У меня появилась вера, что э т о нравственно необходимо знать всем, иначе все общественное устройство и устройство каждым личного благополучия оказывается насквозь порочно и лживо, потому что строится оно не иначе, как на смерти такого вот безымянного бездомного. И плохо мне было не потому, что литературные критики мне посылали похоронки как писателю. Мне стало казаться, что это я сам, претворяя безвестную смерть несчастного человека в прозу, посылаю его умирать в литературу, как на арену цирка, и делаю эту вот смерть небывшей, почти игрой. Так я осознал, что должен опубликовать свой дневник, отказавшись вовсе от вымыслов, и стал искать пути к этой публикации, однако, того уже не осознавая, что дневник снова превращает меня в охранника и высвечивает ярко мою собственную физиономию - человека, который знает, что пишет постольку, посколько сам был замешан в происходящем.

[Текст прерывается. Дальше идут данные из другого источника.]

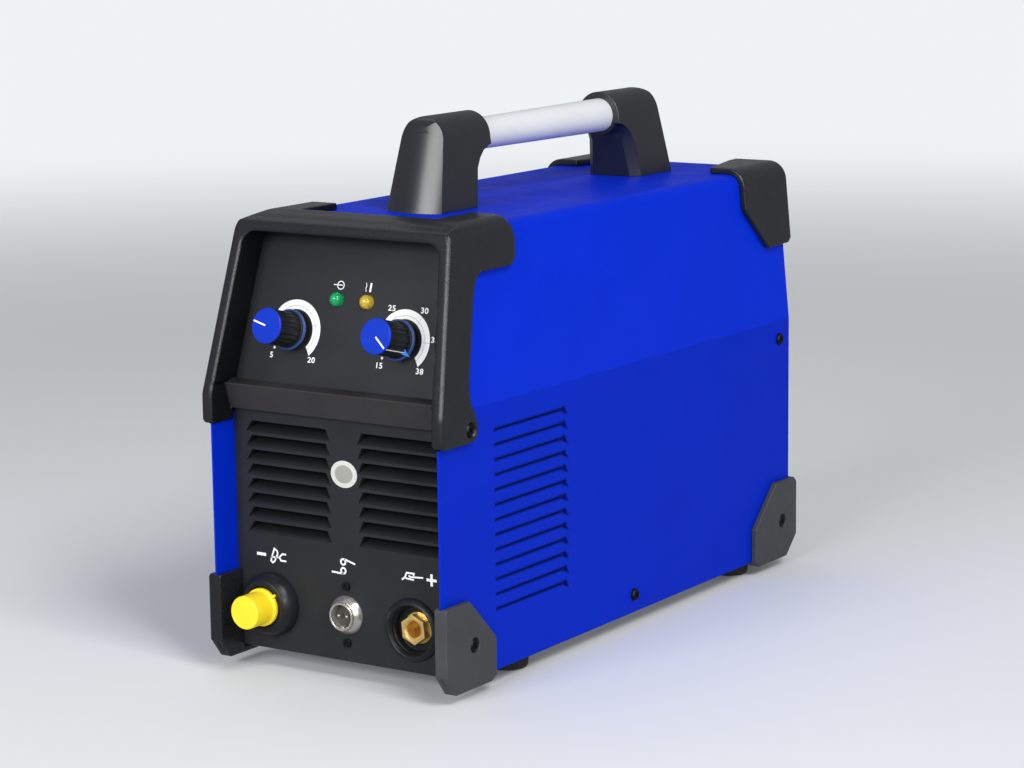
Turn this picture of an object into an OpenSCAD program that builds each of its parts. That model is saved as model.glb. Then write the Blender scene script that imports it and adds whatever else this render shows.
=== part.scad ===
// Plasma cutter unit: a portable inverter power source in a folded sheet
// cover with a moulded hood, corner guards and a carry handle.
// Millimetres. X is right seen from the front, Y runs to the back, Z is up.
// The origin is the bottom centre of the whole unit's bounding box.
// Inside the modules Y starts at the cover's front edge and Z at its lower
// edge; place() moves them into the unit's frame.

/* [Case] */
// width of the sheet cover below its crease
body_w = 155; // [150:0.5:162]
// width the leaning sides would reach at the top, before the rounding
top_w = 137.2; // [132:0.2:146]
// depth of the sheet cover, front edge to rear edge
body_d = 390.4; // [370:0.4:420]
// height of the sheet cover above its lower edge
body_h = 245.4; // [238:0.2:258]
// height of the crease where the sides start to lean in
crease_h = 150; // [146:0.5:154]
// radius of the cover's two top folds
corner_r = 8; // [6:0.5:10]
// thickness of the cover's sheet
sheet = 1.2; // [0.8:0.1:1.5]
// thickness of the base pan and rear panel sheet
pan_t = 1.5; // [1.2:0.1:1.8]

/* [Guards and feet] */
// how far the moulded guards and hood stand outside the cover
guard_t = 4; // [3:0.1:4.5]
// height of the rubber feet under the cover's lower edge
foot_h = 9; // [7:0.5:12]
// radius of a rubber foot at its sole
foot_r = 12; // [10:0.2:12.6]
// height of the corner guards above the cover's lower edge
guard_h = 46; // [42:0.5:50]
// length of the corner guards along the side
guard_l = 48; // [44:0.5:50]

/* [Hood and control plate] */
// backward tilt of the hood front and control plate, degrees
front_tilt = 14; // [12:0.5:16]
// hood front ahead of the cover's front edge, at the crease
hood_lead = 2; // [1:0.2:3]
// horizontal depth from the hood front to the control plate
recess_depth = 20; // [18:0.5:21]
// depth of the lower front panel behind the cover's front edge
panel_set = 19.6; // [18.5:0.2:21]
// wall of the moulded front panel
panel_t = 3; // [2.6:0.1:3.4]
// distance of each knob from the middle
knob_x = 36.9; // [34:0.2:40]
// height of the knob row above the crease
knob_rise = 34.3; // [31:0.2:38]
// radius of a knob's gripping body
knob_r = 9.7; // [8.8:0.1:10.2]
// height of a knob above the control plate
knob_h = 26.6; // [24:0.2:29]
// radius of an indicator lens
lens_r = 3.9; // [3:0.1:4.4]

/* [Front louvres] */
// rows of louvres in each group
louvre_rows = 8; // [6:1:8]
// height of one louvre
louvre_h = 6.5; // [5.5:0.1:6.8]
// distance from one louvre to the next
louvre_pitch = 8.23; // [8:0.01:8.4]

/* [Side louvres] */
// slits in each side of the cover
slit_count = 13; // [9:1:13]
// distance from one slit to the next
slit_pitch = 8.37; // [7.8:0.01:8.6]
// length of a slit
slit_l = 73.5; // [60:0.5:80]

/* [Sockets] */
// distance of the torch connector in from the cover's side
torch_in = 25.5; // [24:0.1:28]
// height of the torch connector above the cover's lower edge
torch_z = 28.3; // [27:0.1:34]
// radius of the torch connector's collar at the panel
torch_r = 18.2; // [17:0.1:18.6]
// radius of the yellow cap's grip
cap_r = 9.5; // [8.5:0.1:10]
// length of the cap's grip in front of its flange
cap_l = 14.5; // [11:0.1:18]
// distance of the earth socket in from the cover's side
earth_in = 32.8; // [31.5:0.1:34]
// height of the earth socket above the cover's lower edge
earth_z = 25.8; // [24:0.2:28]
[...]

Восемь отобранных страничек дневника взяли в "Литературную газету", где фигура писателя, работающего в больнице, показалось экзотической, была востребована, но вот пошли письма от читателей, одно из которых, подписанное пенсионером, "Литературка" уже через три номера уважительно опубликовала в спину ушедшему в небытие моему дневнику: "зачем вы печатаете эту чернуху... зачем автор это выдумал... зачем читателям это знать..." А сам я получал и другие письма, написанные разными людьми: "мы все-таки не в лагерях, уважаемый писатель", "неуважению, презрению, цинизму не должно быть места ни в больницах, ни в писательских трудах о больнице", "почти всех умерших людей вы называете "труп", герои ваших заметок - это тоже не люди"... И это был "глас народа", чего ж здесь скажешь.

Так в действительности отнеслось большинство обыкновенных простых людей к тому, что и могли бы узнать только из такого дневника: не захотели этого знать. Открытые же выступления о том, что происходит в Москве с бездомными, неожиданно снискали мне в литературных кругах славу "мужественного и честного", а несчастные, отверженные люди так и погибали на улицах хуже собак.